As the OECD projected in its recent report The Long View: Scenarios for the World Economy to 2060: “China’s share of world output peaks during the 2030s at about 27 per cent and declines slowly thereafter, while India’s share keeps rising.” And where China becomes the world’s fastest-ageing society in the next generation, India’s youthful demographic is a force for keeping it thriving and thrusting.

It has embraced the world economy with a more open economy than China’s and it is more deeply entrenched in globalisation than either China or America. And it suffers no backlash against open markets and free trade. Indeed, four out of five Indians endorse globalisation as a good thing.

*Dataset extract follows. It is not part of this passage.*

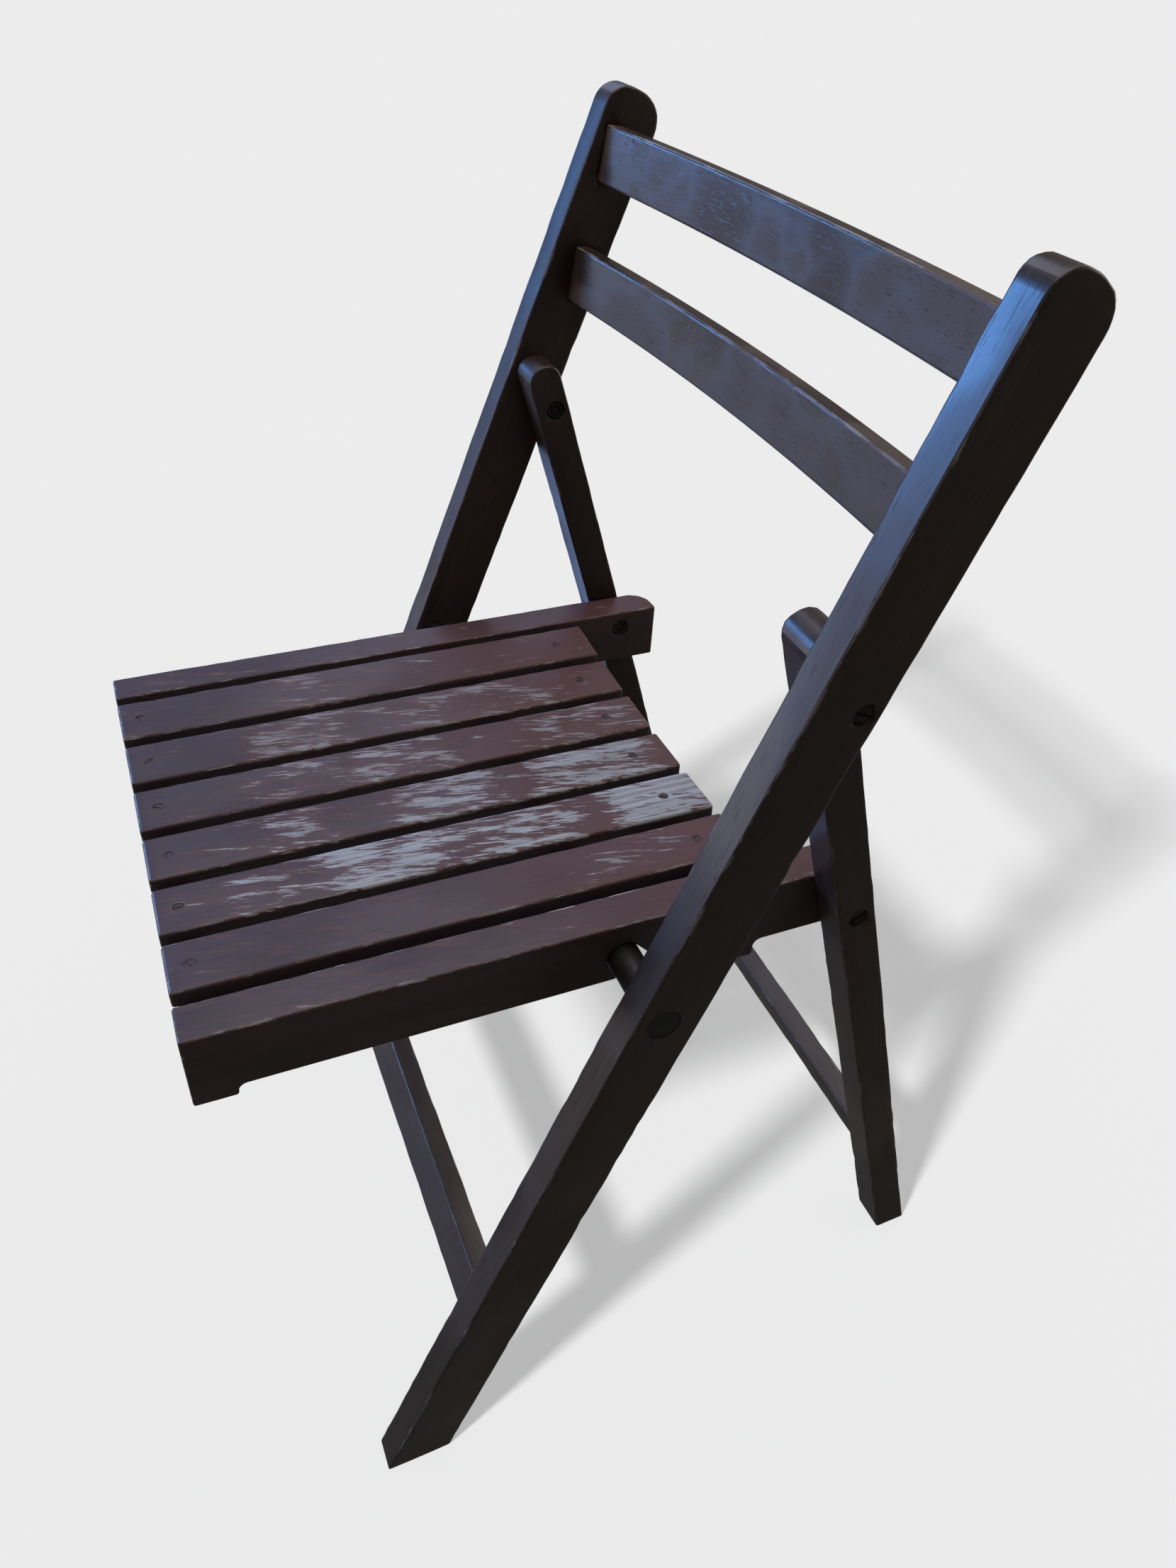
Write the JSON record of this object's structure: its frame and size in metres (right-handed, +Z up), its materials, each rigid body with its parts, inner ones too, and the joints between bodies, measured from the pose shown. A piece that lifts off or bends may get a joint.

The country’s long history as a trading nation means Indians are “instinctive internationalists” as Crabtree puts it. Globalisation is a force for growth. So it brings technological progress and market-based reform. India has some of all these and is gathering pace in all.

But these are also forces for inequality. Modi has had less success in some of his programs for improving equality. Operating in a democracy is complex and Modi does not control India’s upper house nor its powerful civil society forces or its independent institutions.

Crabtree writes that while PM Modi’s critics accuse him of excessive use of state power, “it was amateurism rather than authoritarianism that appeared to be the greater threat to India’s future”.

But as the conversion of China and India from communism and socialism to rampant capitalism and billionaireism shows, change is possible. Fairer societies and greater equality are a matter for a country’s domestic systems. They are possible.